Mine, sent out a few weeks after I put the request in, seemed to confirm the "born on" date, with the pistol logged as shipped on July 6, 1911, along with 24 others of the same type, to the Honeyman Hardware Company of Portland, Oregon. 

Colt Model of 1903
One of 25 sent from Connecticut to Portland in 1911. 

Of note, Honeyman was huge in the first half of the 20th century. Giving Sears, L.L.Bean, and Montgomery Ward a run for their money, Honeyman wasn't just the largest hardware and sporting goods store in Portland, or Oregon, but one of the largest in the world. A 1939 ad claimed they were the largest store of its kind in the world and was operating from a block-long eight-story headquarters and warehouse. Through their catalogs – which were as thick as 1,800 pages –Honeyman shipped and sold practical items nationwide, back when you could have guns delivered to your home. Hence, the fact that they ordered 25 Colts of the same type all at once isn't strange.

Several rare and collectible Colts passed through the company's inventory around that time. 

Colt Model of 1903
Honeyman in 1911 was a huge enterprise, not just in Portland but across the country as a household name. If you wanted anything sporting goods or hardware-related, odds are they had it in stock. 
Colt Model of 1903
Part of a typical EDC ranging from the time of the Bull Moose Party through the 1940s, the Colt 1903 hails from the age of Ronson Whirlwind lighters, Mercury dimes, Buffalo nickels, and celluloid-handled pen knives. 

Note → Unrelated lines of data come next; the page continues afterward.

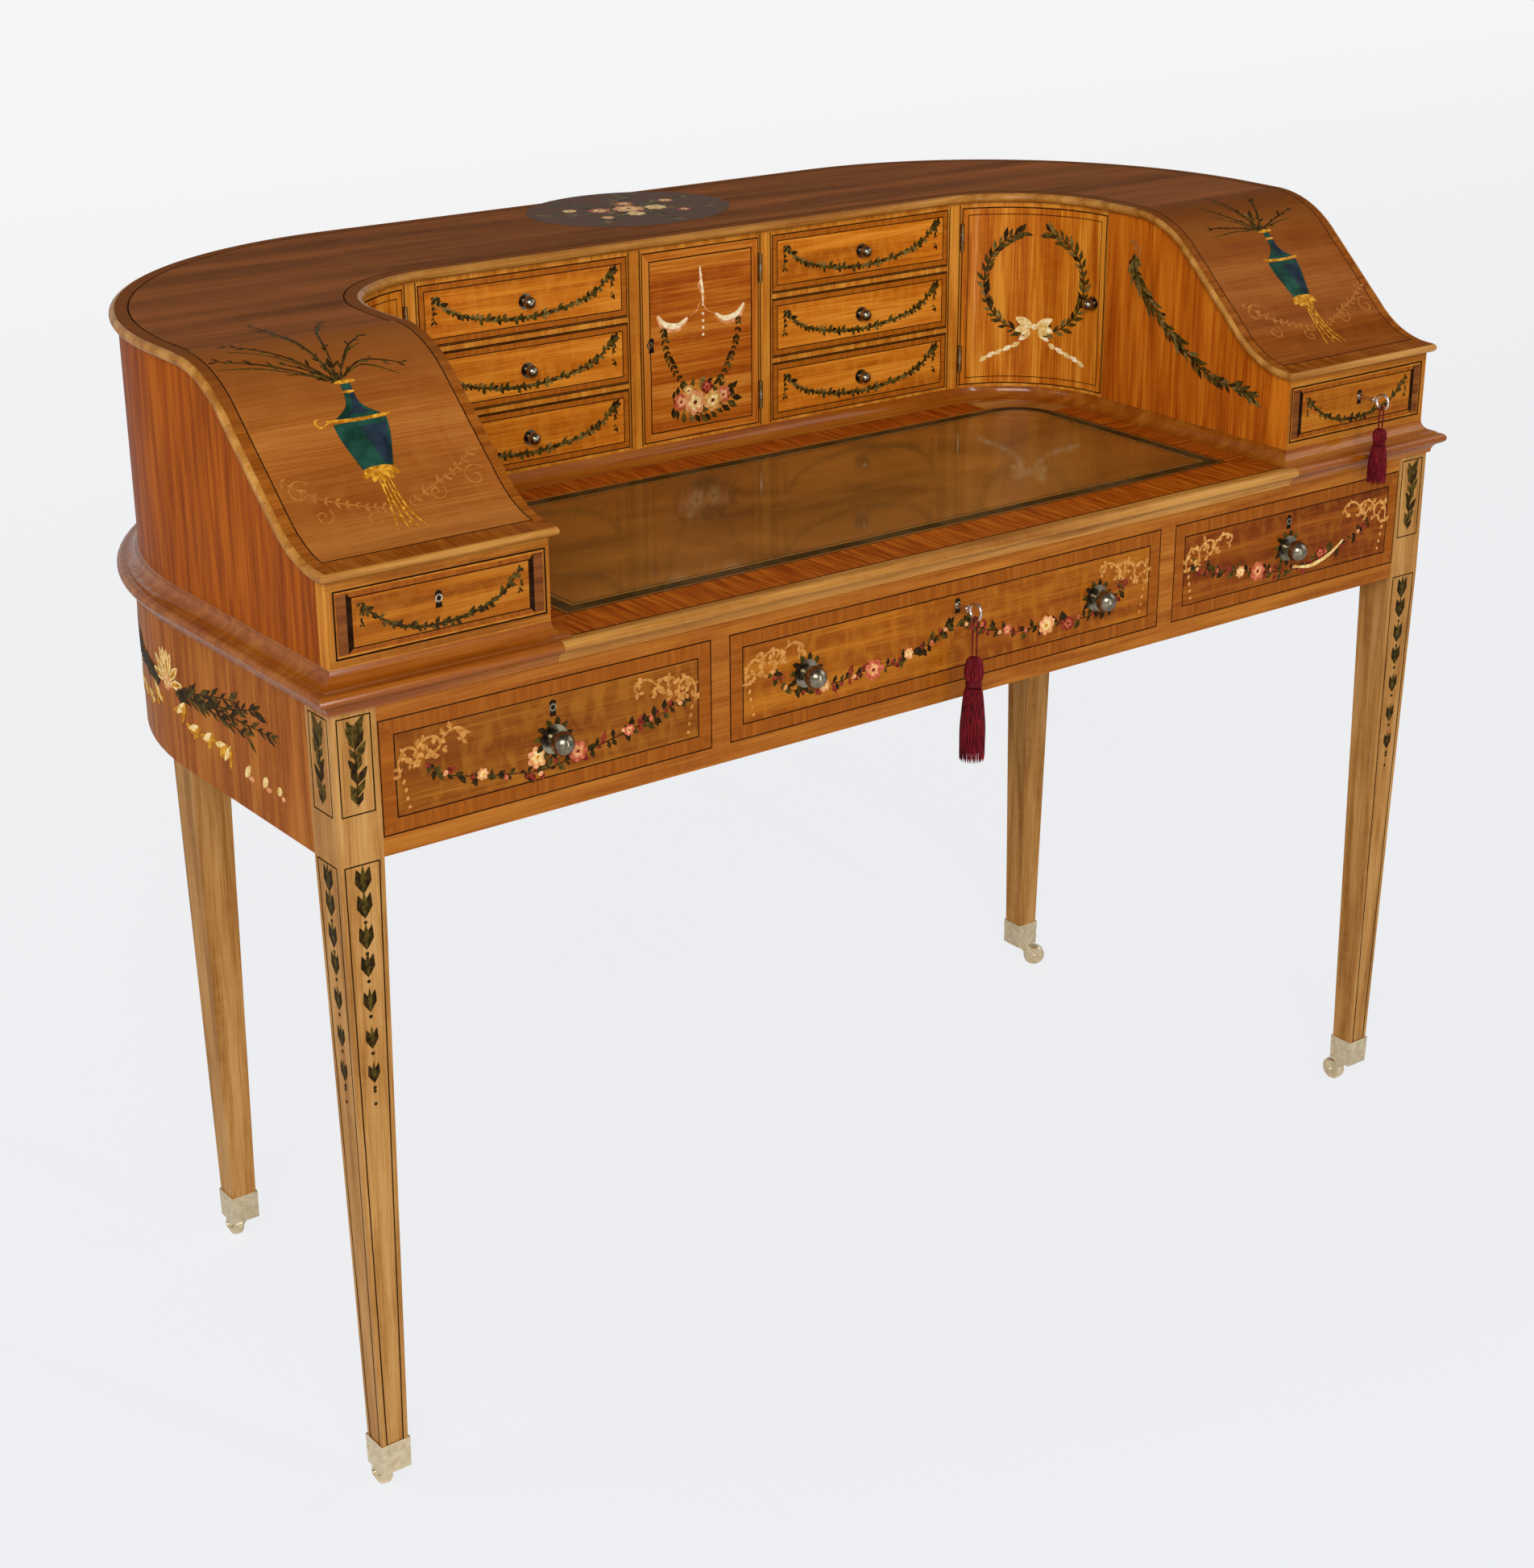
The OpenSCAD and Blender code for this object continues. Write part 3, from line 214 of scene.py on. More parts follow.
@dataclass(frozen=True)
class Wood:
    """French-polished veneer: long fibres, broad ribbons of figure and fine dark pores.

    The polish is a thin clear shellac film, so colours are deep and highlights small.
    """

    name: str
    dark: str
    base: str
    light: str
    ribbon: float = 22.0  # width of a ribbon of figure, mm
    mottle: float = 0.25  # how much the cross mottle shows
    fibre: float = 1.1  # width of a streak, mm; real fibres of 0.2 mm are too fine to show
    wear: float = 0.12  # how much the slow change of tone over the piece shows
    contrast: float = 0.11  # half width of the ramp; small is bold
    rough: float = 0.34
    polish: float = 0.05  # weight of the shellac film
    gloss: float = 0.04  # specular level of the wood under it
    shade: Optional[tuple[str, float, float]] = None  # painted shade: a darker tone towards the top, which catches less light; heights where it starts and is full, mm
    seed: float = 0.0

    @cache
    def build(self, grain: Grain) -> Material:
        """Makes the material with its fibres along one axis."""
        mix = Recipe.start(f"{self.name}_{grain.name.lower()}")
        wide = 1 / (self.ribbon * MM)
        ribbons = mix.streaks(grain.scale(wide * 0.07, wide), detail=3, shift=self.seed + 3.1,
                              wander=0.35)
        fibres = mix.streaks(grain.scale(14, 1 / (self.fibre * MM)), detail=3,
                             shift=self.seed + 9.7)
        part = add_node(mix.tree, "ShaderNodeMath", {0: fibres, 1: 0.4}, operation="MULTIPLY")
        level = add_node(mix.tree, "ShaderNodeMath", {0: ribbons, 1: 0.6, 2: part.outputs[0]},
                         operation="MULTIPLY_ADD")
        tones = [(0.5 - self.contrast, self.dark), (0.5, self.base),
                 (0.5 + self.contrast, self.light)]
        colour = add_node(mix.tree, "ShaderNodeValToRGB", {0: level.outputs[0]}, tones).outputs[0]
        blotch = mix.streaks(grain.scale(wide * 1.7, wide * 0.8), detail=2, shift=self.seed + 5.5,
                             wander=0.6)
        colour = mix.glaze(colour, self.light, blotch, low=0.45, high=0.7, most=self.mottle)
        tone = mix.streaks((4.5, 4.5, 4.5), detail=2, shift=self.seed + 1.9)
        colour = mix.glaze(colour, self.dark, tone, low=0.38, high=0.68, most=self.wear)
        # Pores 0.6 mm wide
        pores = mix.streaks(grain.scale(60, 1600), detail=1, shift=self.seed + 7.3)
        colour = mix.glaze(colour, self.dark, pores, low=0.62, high=0.8, most=0.3)
        # Painted shade: the colour darkens with height up to the flat top, standing in for the
        # light that falls less there
        if self.shade:
            over, low, high = self.shade
            height = add_node(mix.tree, "ShaderNodeSeparateXYZ", {0: mix.place}).outputs[2]
            colour = mix.glaze(colour, over, height, low=low * MM, high=high * MM, most=0.85)
        return mix.surface(colour, fibres, strength=0.1, depth=0.0004,
                           rough=(self.rough - 0.05, self.rough + 0.06),
                           Specular_IOR_Level=self.gloss, Coat_Weight=self.polish,
                           Coat_Roughness=0.1)

    @property
    def x(self) -> Material:
        """The material with its fibres from side to side."""
        return self.build(Grain.X)

    @property
    def y(self) -> Material:
        """The material with its fibres from front to back."""
        return self.build(Grain.Y)

    @property
    def z(self) -> Material:
        """The material with upright fibres."""
        return self.build(Grain.Z)


@dataclass(frozen=True)
class Metal:
    """Cast, spun or drawn metal with a thin uneven patina, which dulls it in patches."""

    name: str
    bright: str
    dull: str
    rough: float
    patina: float  # how much of it is dull

    @cache
    def build(self) -> Material:
        """Makes the material."""
        mix = Recipe.start(self.name)
        cloud = mix.streaks((160, 160, 160), detail=3, shift=2.0)  # patches of about 6 mm
        colour = mix.glaze(linear(self.bright), self.dull, cloud, low=0.38, high=0.66,
                           most=self.patina)
        fine = mix.streaks((900, 900, 900), detail=2, shift=4.0)  # casting skin, about 1 mm
        return mix.surface(colour, fine, strength=0.15, depth=0.0002,
                           rough=(self.rough - 0.06, self.rough + 0.1), Metallic=1.0)


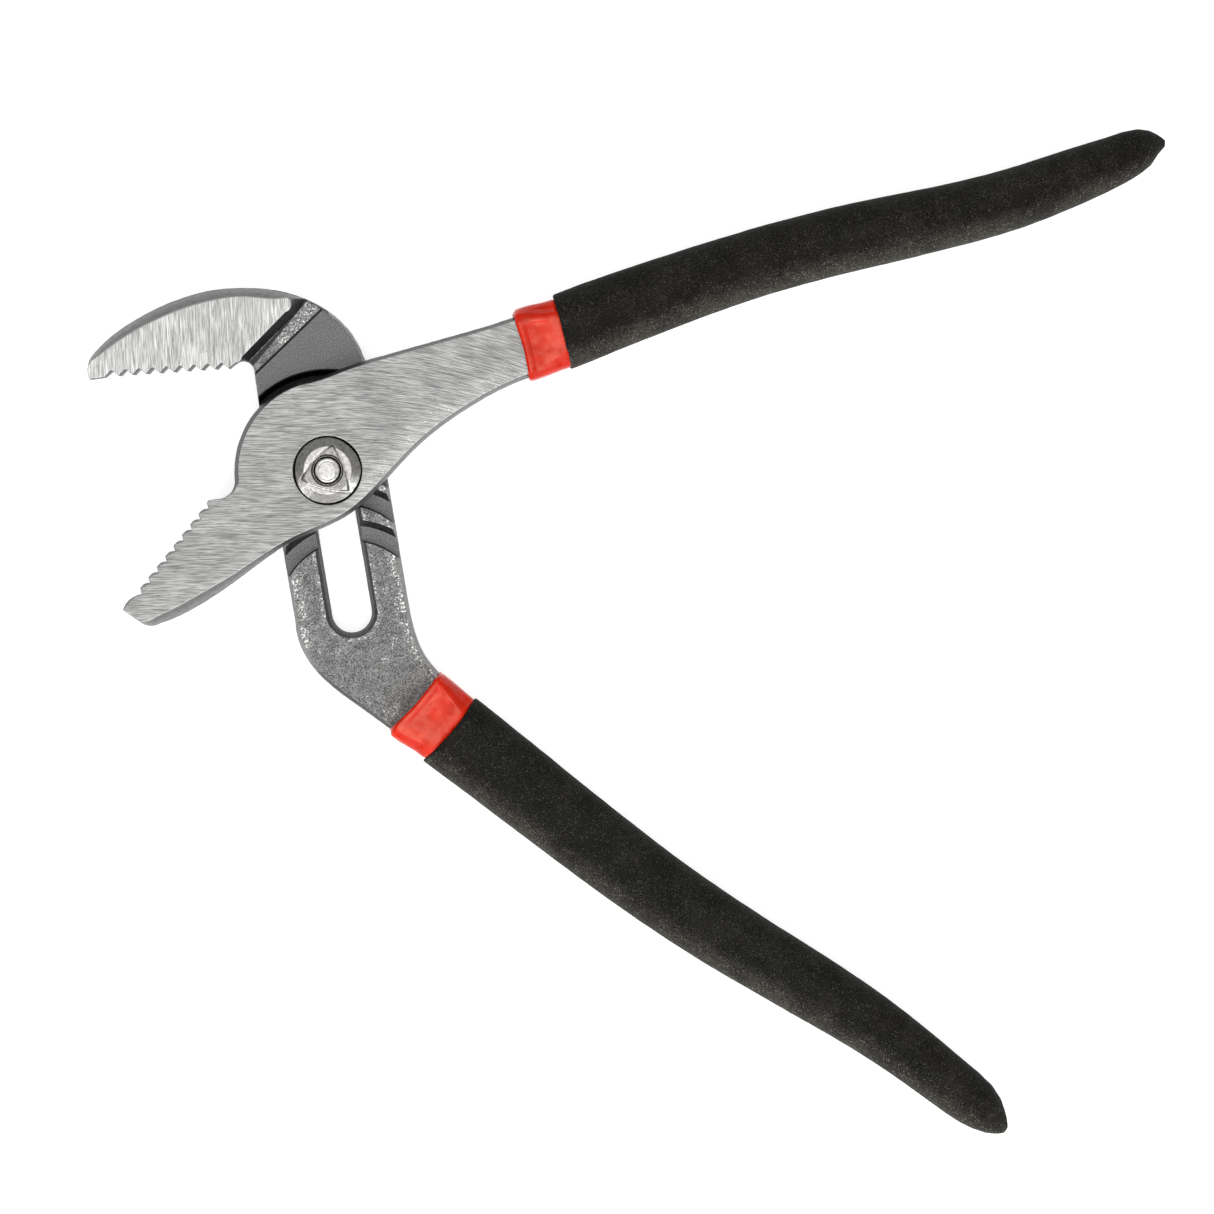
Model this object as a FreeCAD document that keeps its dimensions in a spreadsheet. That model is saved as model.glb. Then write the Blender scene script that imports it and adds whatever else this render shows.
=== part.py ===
"""Tongue and groove pliers, 305 mm long, opened wide with the bolt at the top of the adjusting slot.

Frame: the origin is on the axis of the pivot bolt, on the flat outer face of its head, which is the plane
the tool lies on. +Z points from the bolt head to the nut, +Y points along the adjusting slot towards the
upper jaw, and +X points towards the handles.
"""
import FreeCAD, Part
import Sketcher
import math
import os

Vector = FreeCAD.Vector
doc = FreeCAD.newDocument("TongueAndGroovePliers")


# ---------------------------------------------------------------------------------------------- sizes
SIZES = {
    # heights above the plane the tool lies on
    "WebBack": 2.2,
    "WebMiddle": 5.2,
    "Interface": 8.2,
    "TopFace": 14.2,
    "RunningGap": 0.05,
    # adjusting slot and grooves in the web of the rear lever
    "WebWidth": 29.5,
    "SlotWidth": 10.2,
    "SlotMouth": 13.1,
    "SlotFlareDepth": 3.8,
    "PositionPitch": 9.2,
    "PositionCount": 5,
    "GrooveInner": 18.5,
    "GrooveFoot": 22.2,
    "GrooveOuter": 23.9,
    "TopGrooveFoot": 24.7,
    "TopGrooveOuter": 26.1,
    "GrooveDepth": 2.2,
    "GrooveSweep": 120,
    "NeckRelief": 0.5,
    # tongue under the front lever
    "TongueInner": 18.8,
    "TongueOuter": 21.9,
    "TongueDepth": 2.0,
    "TongueStart": 145,
    "TongueEnd": 184,
    "JawHeelRadius": 24.5,
    # pivot bolt and locking nut
    "BoltDiameter": 10.0,
    "BoltFit": 0.1,
    "HeadDiameter": 17.0,
    "HeadChamfer": 0.9,
    "BoltEndDiameter": 6.4,
    "BoltEndTop": 16.2,
    "BoltEndChamfer": 0.6,
    "BoltShoulder": 12.6,
    "NutDiameter": 17.2,
    "NutSeat": 12.9,
    "NutRimTop": 14.9,
    "NutTriangleTop": 15.5,
    "NutCornerReach": 7.3,
    "NutSideReach": 4.9,
    "NutBore": 6.4,
    "CounterboreDiameter": 17.7,
    # teeth
    "UpperPitch": 3.52,
    "UpperToothDepth": 1.7,
    "LowerPitch": 3.45,
    "LowerToothDepth": 1.4,
    # tangs, sleeves and grips, all centred on the interface plane
    "TangThickness": 8.0,
    "GripThickness": 16.4,
    "SleeveThickness": 15.6,
    "GripWall": 2.0,
}
sheet = doc.addObject("Spreadsheet::Sheet", "Sizes")
for row_number, (alias, value) in enumerate(SIZES.items(), start=1):
    sheet.set("A%d" % row_number, alias)
    sheet.set("B%d" % row_number, str(value))
    sheet.setAlias("B%d" % row_number, alias)
doc.recompute()


def size(alias):
    return float(sheet.get(alias))


# ------------------------------------------------------------------------------------------ sketching
UPPER_RIM, LOWER_RIM, NO_RIM = 2, 3, -1
SMOOTH_JOIN = 0.17  # sine of the turn below which two runs count as one smooth line


def plane(body, role):
    return [feature for feature in body.Origin.OriginFeatures if feature.Role == role][0]


def new_body(label):
    body = doc.addObject("PartDesign::Body", label)
    body.Label = label
    return body


def new_sketch(body, name, role="XY_Plane", height=None):
    """A sketch on one of the body's own planes, raised to a height that may be an expression."""
    sketch = body.newObject("Sketcher::SketchObject", name)
    sketch.AttachmentSupport = [(plane(body, role), "")]
    sketch.MapMode = "FlatFace"
    if height is not None:
        sketch.setExpression("AttachmentOffset.Base.z", height)
    return sketch


def curve_of(run):
    """Two points make a line, three an arc and more a smooth curve."""
    points = [Vector(x, y, 0) for x, y in run]
    if len(points) == 2:
        return Part.LineSegment(points[0], points[1])
    if len(points) == 3:
        arc = Part.Arc(points[0], points[1], points[2]).toShape()
        return Part.ArcOfCircle(arc.Curve, arc.FirstParameter, arc.LastParameter)
    curve = Part.BSplineCurve()
    curve.interpolate(points)
    return curve


def draw(sketch, runs):
    for run in runs:
        sketch.addGeometry(curve_of(run), False)


def tangent_at(run, index):
    """Unit direction of travel of a run at one of its own points."""
    edge = curve_of(run).toShape()
    if index == 0:
        return edge.tangentAt(edge.FirstParameter)
    if index == len(run) - 1:
        return edge.tangentAt(edge.LastParameter)
    x, y = run[index]
    return edge.tangentAt(edge.Curve.parameter(Vector(x, y, 0)))


def inset_corner(before, rim_before, after, rim_after):
    """How far a corner moves when the runs before and after it move inwards by their rims."""
    first = Vector(-before.y, before.x, 0)
    second = Vector(-after.y, after.x, 0)
    turn = first.x * second.y - first.y * second.x
    if abs(turn) < SMOOTH_JOIN:
        return (first + second) * (0.25 * (rim_before + rim_after))
    return Vector((rim_before * second.y - rim_after * first.y) / turn,
                  (first.x * rim_after - second.x * rim_before) / turn, 0)


def inset_runs(runs, rims):
    """The closed outline moved inwards (to its left) by the rim width given for each point of each run."""
    result = [list(run) for run in runs]
    for number, run in enumerate(runs):
        for index in range(1, len(run) - 1):
            direction = tangent_at(run, index)
            x, y = run[index]
            rim = rims[number][index]
            result[number][index] = (x - direction.y * rim, y + direction.x * rim)
        following = (number + 1) % len(runs)
        shift = inset_corner(tangent_at(run, len(run) - 1), rims[number][-1],
                             tangent_at(runs[following], 0), rims[following][0])
        corner = (run[-1][0] + shift.x, run[-1][1] + shift.y)
        result[number][-1] = corner
        result[following][0] = corner
    return result


def with_rim(points, upper, lower):
    """Outline points (x, y) with the widths of the rims on their upper and lower sides."""
    return [(x, y, upper, lower) for x, y in points]


def straight_runs(points, upper, lower):
    rimmed = with_rim(points, upper, lower)
    return [[start, end] for start, end in zip(rimmed, rimmed[1:])]


def section(body, name, height, outline, rim):
    """A sketch of an outline at a height, set in by its upper or lower rims or drawn full size."""
    points = [[(point[0], point[1]) for point in run] for run in outline]
    if rim != NO_RIM:
        points = inset_runs(points, [[point[rim] for point in run] for run in outline])
    sketch = new_sketch(body, name, height=height)
    draw(sketch, points)
    return sketch


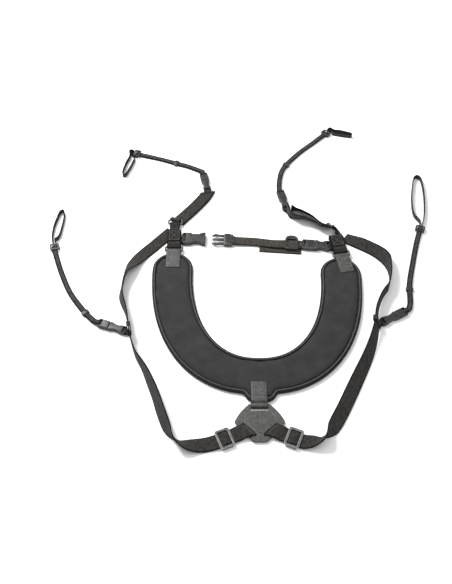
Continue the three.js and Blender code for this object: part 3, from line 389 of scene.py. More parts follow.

Alas, all good things must come to an end. While highly successful in its era – over a half-million Colt Pocket Hammerless pistols were produced between 1903 and 1945 – the model was dropped from Colt's catalog soon after World War II. 

Speaking of WWII, Honeyman fell into bankruptcy during the war, and its vacated warehouses were converted for use by the Coast Guard. Today, on the National Register of Historic Places, the company's now-iconic building has been converted to "luxury lofts," because of course it has. 

Regardless, I feel good about housing my own little refugee from Portland and stand ready to do it again.